DragonFly kernel List (threaded) for 2005-02
Re: approach on getting nullfs to work again
:[original private post to matt, but something in my mail system must eat=20
:mails, so i'm hoping that this one will get through]
Nope, I'm just overloaded.
:What happens if a file or directory in the underlying filesystem is being=20
:renamed or deleted? Doesn't that mean that I need to adjust the namecache f=
:the nullfs layer, too?
:We thought of a solution: overlay filesystems must lock their covered (i'll=
:call it "shadow") parallel namecache entries, too, if they are being locked=
:Whereas this is not complicated to implement in cache_lock(), there is=20
:another problem: the namecache doesn't know about overlay filesystems. if=20
:doesn't know that there exist shadow namecache entries. so there must be so=
:way of communication between namecache and vfs, maybe some=20
:now this got a rather long mail, thanks for your attention
:hoping for input,
Ok. We have two problems. The second is solved as you say... the
overlay filesystem itself is aware of the underlying filesystem and
must lock the underlying namecache record. That is fairly straight
The rename-in-underlying-filesystem problem is a cache-coherency issue,
solved by our (not yet existant) cache coherency layer! :-)
So the question begins: Can we construct a minimal cache coherency
layer that can be used to help build nullfs and unionfs but that will
not have to ripped out when we do the 'real' layer ? I think the answer
is: yes, we can. We can create a minimal cache coherency layer
based on the vnode's v_namecache list.
Then it becomes a question of how complex a layer should we try to create?

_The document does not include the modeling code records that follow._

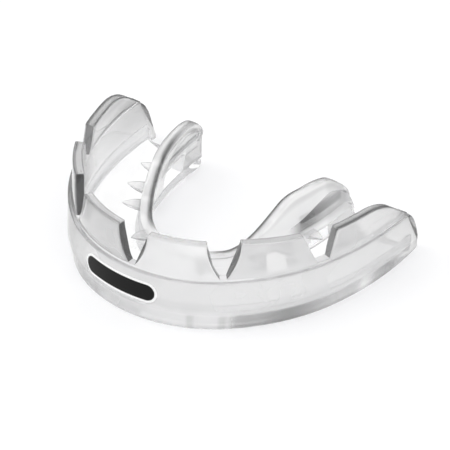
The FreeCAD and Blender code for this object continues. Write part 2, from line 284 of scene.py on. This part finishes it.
def clear_plastic(name, clarity, bright):
    """Clear plastic with a milky haze. Clarity is the share of light that it lets through where
    it is seen face on; seen along its surface it is fully clear, so edges draw dark lines.
    Bright is the tint. The shade painted on the mesh makes places darker where light runs along an edge."""
    material, tree = new_material(name)
    place_in = add_node(tree, "ShaderNodeTexCoord").outputs["Object"]
    clouds = add_node(tree, "ShaderNodeTexNoise", [
        ("Vector", place_in), ("Scale", 70), ("Detail", 2)]).outputs["Fac"]
    grain = add_node(tree, "ShaderNodeTexNoise", [
        ("Vector", place_in), ("Scale", 1100), ("Detail", 3)]).outputs["Fac"]
    # painted shade read from the mesh pulls the colour towards near black
    painted_shade = add_node(tree, "ShaderNodeAttribute", attribute_name="painted_shade").outputs["Fac"]
    facing = add_node(tree, "ShaderNodeLayerWeight", [("Blend", 0.5)]).outputs["Facing"]

    haze = map_range(tree, clouds, 0.3, 0.7, bright - 0.03, bright + 0.02)
    # painted shade: the colour falls to half where the surface is seen edge on
    limb_shade = map_range(tree, facing, 0.72, 0.97, 1.0, 0.5)
    edge_on = map_range(tree, facing, 0.45, 0.8, 0.0, 1.0)
    face_on = map_range(tree, clouds, 0.3, 0.7, clarity - 0.04, clarity + 0.04)
    let_through = add_node(tree, "ShaderNodeMix", [
        ("Factor", edge_on), (2, face_on), (3, 1.0)], data_type="FLOAT")
    color = add_node(tree, "ShaderNodeMix", [
        ("Factor", painted_shade), (6, multiply(tree, haze, limb_shade)), (7, grey(0.02))], data_type="RGBA")
    bump = add_node(tree, "ShaderNodeBump", [
        ("Strength", 0.05), ("Distance", 0.0002), ("Height", grain)])
    body = add_node(tree, "ShaderNodeBsdfPrincipled", [
        ("Base Color", color.outputs[2]), ("Normal", bump.outputs[0]), ("IOR", 1.45),
        ("Roughness", map_range(tree, clouds, 0.3, 0.7, 0.03, 0.09)),
        ("Transmission Weight", let_through.outputs[0])])

    # most shadow and soft bounce rays pass through, so that the plastic lets light onto the floor
    soft_share = 0.85
    path = add_node(tree, "ShaderNodeLightPath")
    soft = add_node(tree, "ShaderNodeMath", [
        (0, path.outputs["Is Shadow Ray"]), (1, path.outputs["Is Diffuse Ray"])], operation="MAXIMUM")
    through = add_node(tree, "ShaderNodeBsdfTransparent", [("Color", grey(0.95))])
    mixed = add_node(tree, "ShaderNodeMixShader", [
        (0, multiply(tree, soft.outputs[0], soft_share)), (1, body.outputs[0]), (2, through.outputs[0])])
    add_node(tree, "ShaderNodeOutputMaterial", [("Surface", mixed.outputs[0])])
    return material


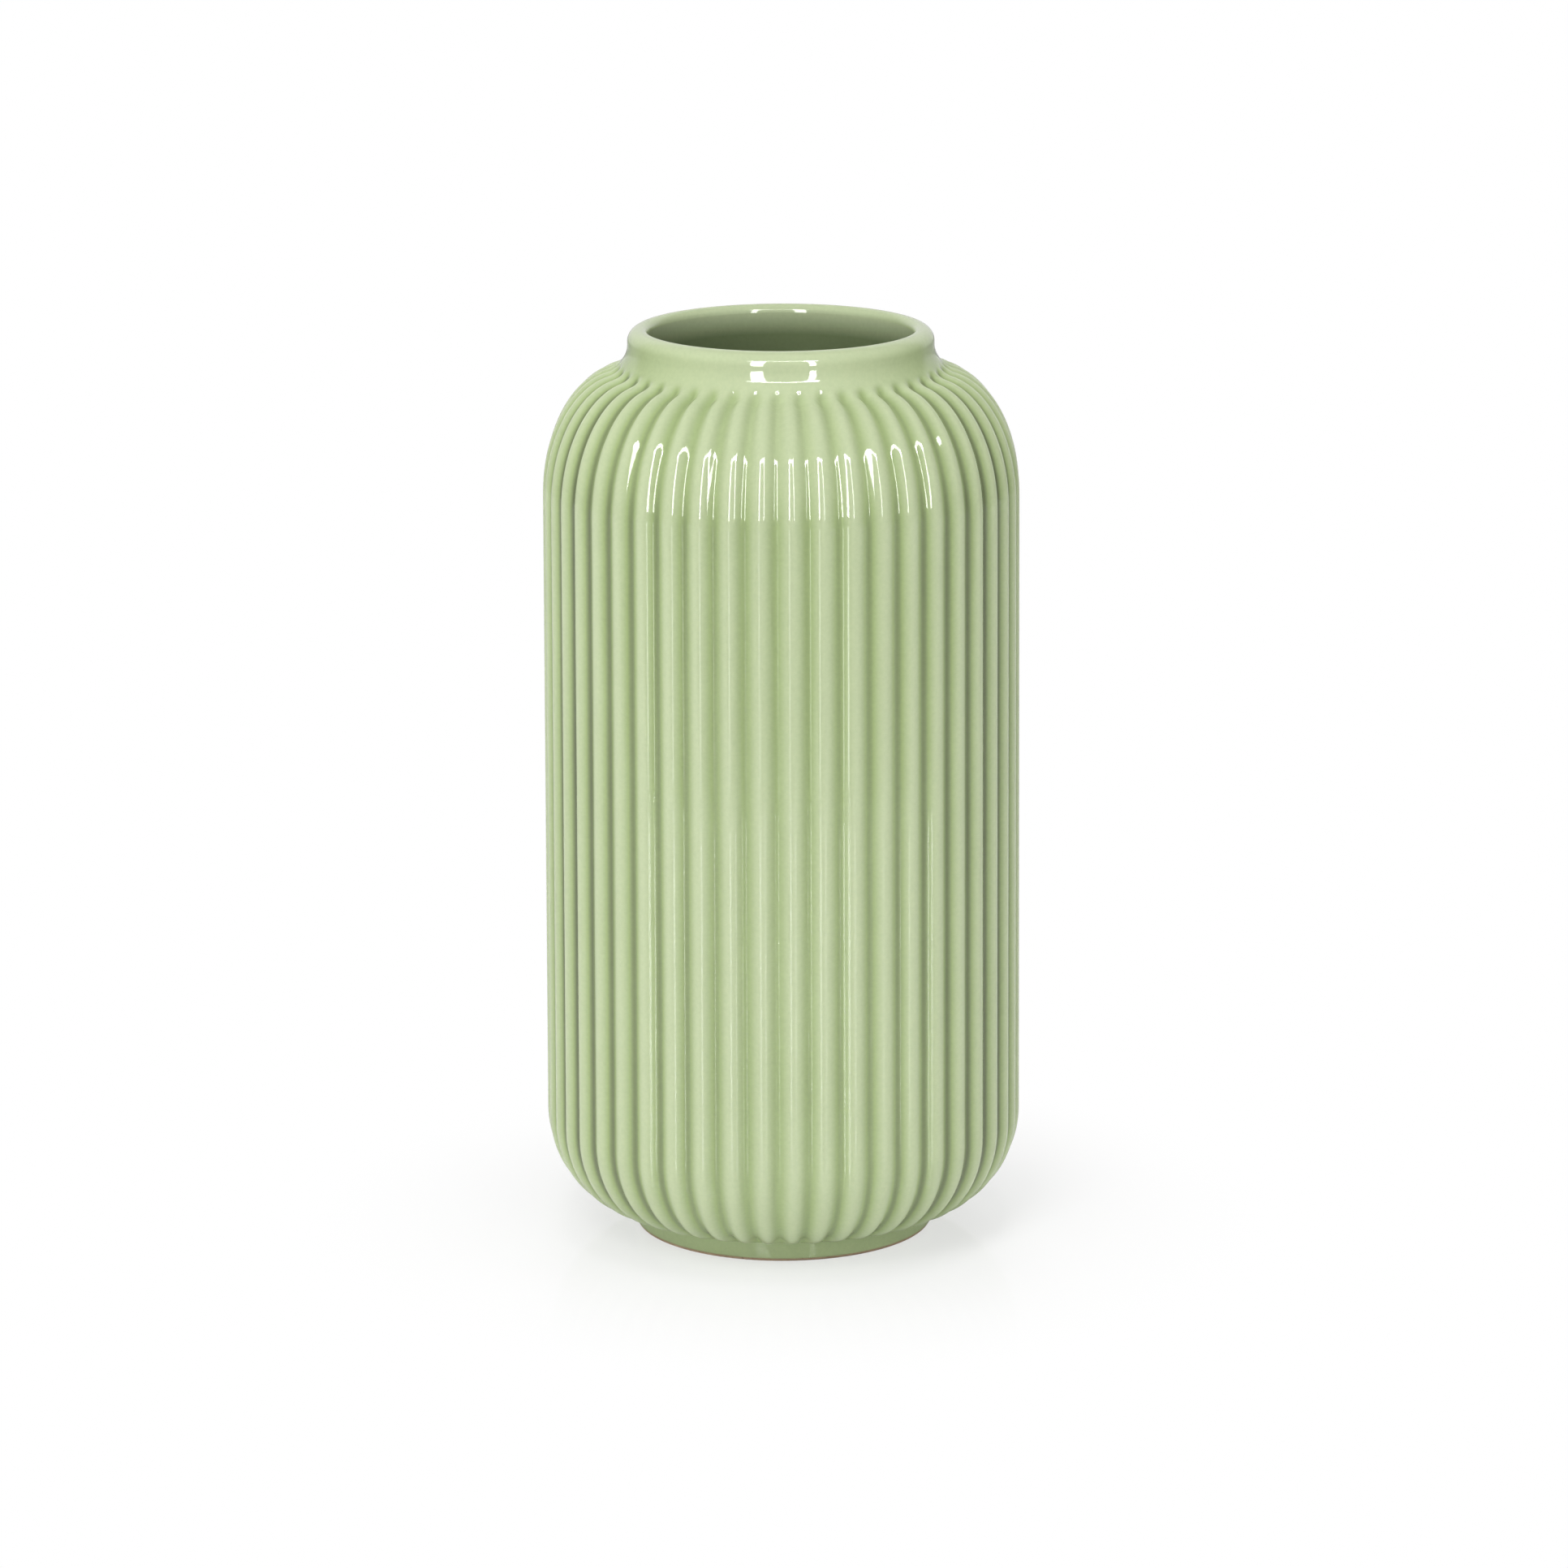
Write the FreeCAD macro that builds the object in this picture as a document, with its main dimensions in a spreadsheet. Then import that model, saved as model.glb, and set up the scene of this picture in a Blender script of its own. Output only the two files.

Taking for example a rename() in the underlying filesystem... do we
want to try to propogate the rename to the overlay or do we simply want
to invalidate the overlay? I think to begin with we just want to
invalidate the overlay.
When I designed the new namecache topology I considered the possibility
of having to deal with multiple overlayed filesystems and made the
vnode's v_namecache a list of namecache records instead of a pointer to
a single record. The idea being that instead of having nullfs fake-up
vnodes (like it does in FreeBSD) we instead have it return the *actual*
vnode and only fake-up the namecache topology. The system has no problem
with multiple namecache records referencing the same vnode. This
greatly reduces the burden on nullfs to translate VOP calls... it only
has to deal with namecache related translations, it does NOT have to
deal with things like VOP_READ(). The notion of the 'current'
directory is now a namecache record in DragonFly, so we can get away
with this without confusing someone CD'd into a nullfs filesystem.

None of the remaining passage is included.